Data Sampling Method:
- Systematic Sampling (sampling_interval > 1) / Random Sampling: Attempted to reduce the dataset size through sampling to accommodate the kl_divergence algorithm.
- Result: Although the conversion succeeded, the inference results of the generated model reverted to garbled output. This indicates that the Zipformer model is highly sensitive to the Temporal Continuity of states in the calibration data.
Mixed-Precision Quantization:
- Method: Attempted to use the manual and automatic mixed-precision quantization features of rknn-toolkit2 to keep precision-sensitive operators like Softmax in FP16.
- Result: Manual mixing did not significantly improve accuracy and introduced new recognition errors. The model generated by automatic mixing resulted in runtime errors or garbled output.

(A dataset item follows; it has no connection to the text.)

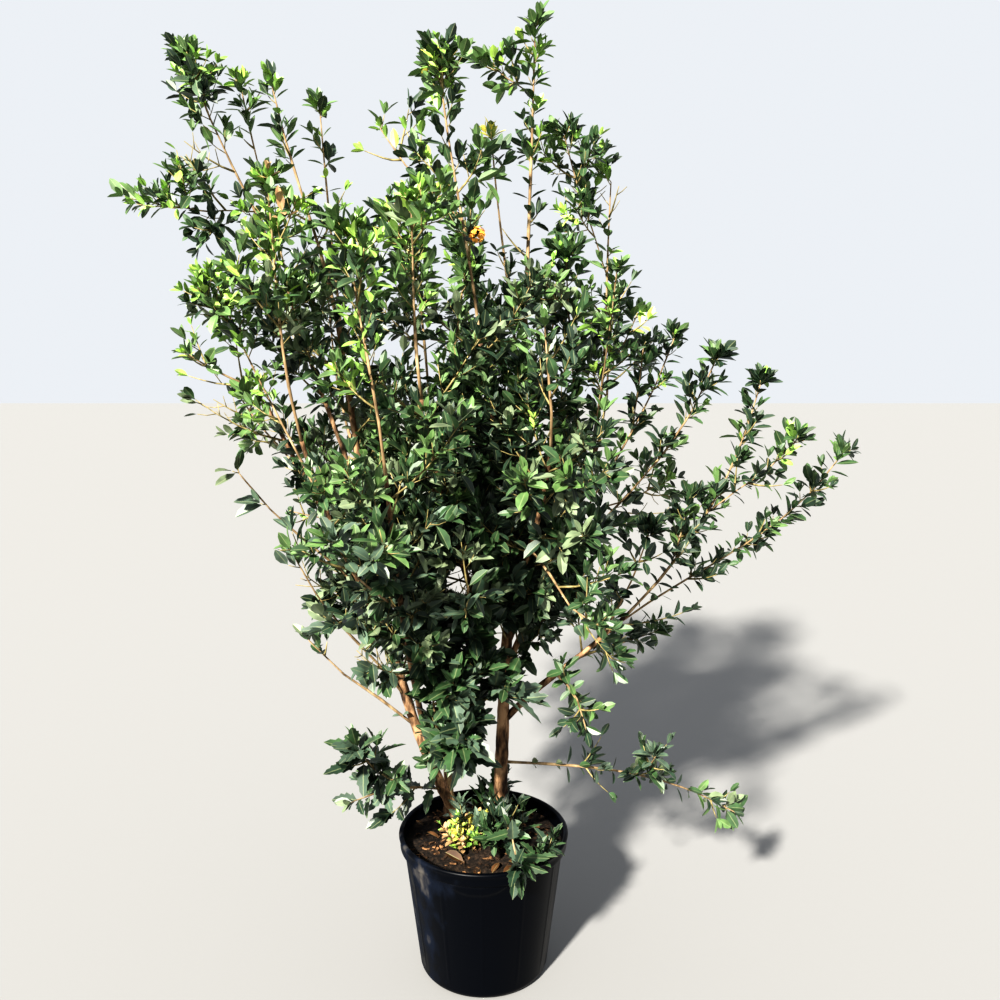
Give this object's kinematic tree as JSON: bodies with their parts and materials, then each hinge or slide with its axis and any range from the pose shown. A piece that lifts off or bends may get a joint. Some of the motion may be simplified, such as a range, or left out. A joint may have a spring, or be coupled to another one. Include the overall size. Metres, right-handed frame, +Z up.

4. Project Results & Conclusion

Final Deliverables:
1. An INT8 RKNN ASR model that runs stably on the RV1126B platform, achieving an RTF of 0.29, successfully completing the deployment from FP32 to INT8.
2. A validated calibration dataset generation script (09_generate_calibration_dataset.py) for streaming stateful models, which ensures the authenticity and continuity of state tensors by simulating the streaming inference process.
Engineering Conclusions:
1. For this Zipformer model, the state authenticity and temporal continuity of the calibration data are the decisive factors for successful quantization, outweighing minor differences in feature extraction.
2. Statistical quantization algorithms in rknn-toolkit2, such as kl_divergence, have memory limitations when processing large-scale, high-dimensional, continuous datasets.
3. Given the current toolchain and model architecture, using a complete simulated streaming dataset with the normal quantization algorithm represents the optimal engineering solution, balancing the constraints of accuracy, performance, and conversion feasibility.